**Written request**
Reproduce the data that follows in its entirety, character for character.

**Collected material**

--- --- ---

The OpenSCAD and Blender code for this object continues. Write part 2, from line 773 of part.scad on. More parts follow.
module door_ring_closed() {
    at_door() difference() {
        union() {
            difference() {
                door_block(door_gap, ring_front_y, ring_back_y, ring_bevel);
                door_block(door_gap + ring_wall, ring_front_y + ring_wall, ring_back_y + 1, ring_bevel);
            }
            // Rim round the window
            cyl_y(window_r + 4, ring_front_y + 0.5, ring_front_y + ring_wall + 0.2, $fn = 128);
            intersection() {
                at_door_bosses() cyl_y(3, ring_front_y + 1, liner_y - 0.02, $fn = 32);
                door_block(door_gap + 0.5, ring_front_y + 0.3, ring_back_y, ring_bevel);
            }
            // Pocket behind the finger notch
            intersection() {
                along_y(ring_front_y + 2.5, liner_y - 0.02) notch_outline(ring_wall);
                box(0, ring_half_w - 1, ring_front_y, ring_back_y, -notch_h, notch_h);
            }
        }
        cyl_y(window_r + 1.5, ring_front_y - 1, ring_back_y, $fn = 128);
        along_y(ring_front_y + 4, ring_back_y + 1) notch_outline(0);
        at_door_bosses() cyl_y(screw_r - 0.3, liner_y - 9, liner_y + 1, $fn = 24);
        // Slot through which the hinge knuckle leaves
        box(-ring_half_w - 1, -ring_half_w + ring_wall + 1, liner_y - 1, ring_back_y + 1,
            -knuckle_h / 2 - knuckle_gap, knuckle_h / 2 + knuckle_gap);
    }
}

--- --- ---

**Response to the exercise**
The OpenSCAD and Blender code for this object continues. Write part 2, from line 773 of part.scad on. More parts follow.
module door_ring_closed() {
    at_door() difference() {
        union() {
            difference() {
                door_block(door_gap, ring_front_y, ring_back_y, ring_bevel);
                door_block(door_gap + ring_wall, ring_front_y + ring_wall, ring_back_y + 1, ring_bevel);
            }
            // Rim round the window
            cyl_y(window_r + 4, ring_front_y + 0.5, ring_front_y + ring_wall + 0.2, $fn = 128);
            intersection() {
                at_door_bosses() cyl_y(3, ring_front_y + 1, liner_y - 0.02, $fn = 32);
                door_block(door_gap + 0.5, ring_front_y + 0.3, ring_back_y, ring_bevel);
            }
            // Pocket behind the finger notch
            intersection() {
                along_y(ring_front_y + 2.5, liner_y - 0.02) notch_outline(ring_wall);
                box(0, ring_half_w - 1, ring_front_y, ring_back_y, -notch_h, notch_h);
            }
        }
        cyl_y(window_r + 1.5, ring_front_y - 1, ring_back_y, $fn = 128);
        along_y(ring_front_y + 4, ring_back_y + 1) notch_outline(0);
        at_door_bosses() cyl_y(screw_r - 0.3, liner_y - 9, liner_y + 1, $fn = 24);
        // Slot through which the hinge knuckle leaves
        box(-ring_half_w - 1, -ring_half_w + ring_wall + 1, liner_y - 1, ring_back_y + 1,
            -knuckle_h / 2 - knuckle_gap, knuckle_h / 2 + knuckle_gap);
    }
}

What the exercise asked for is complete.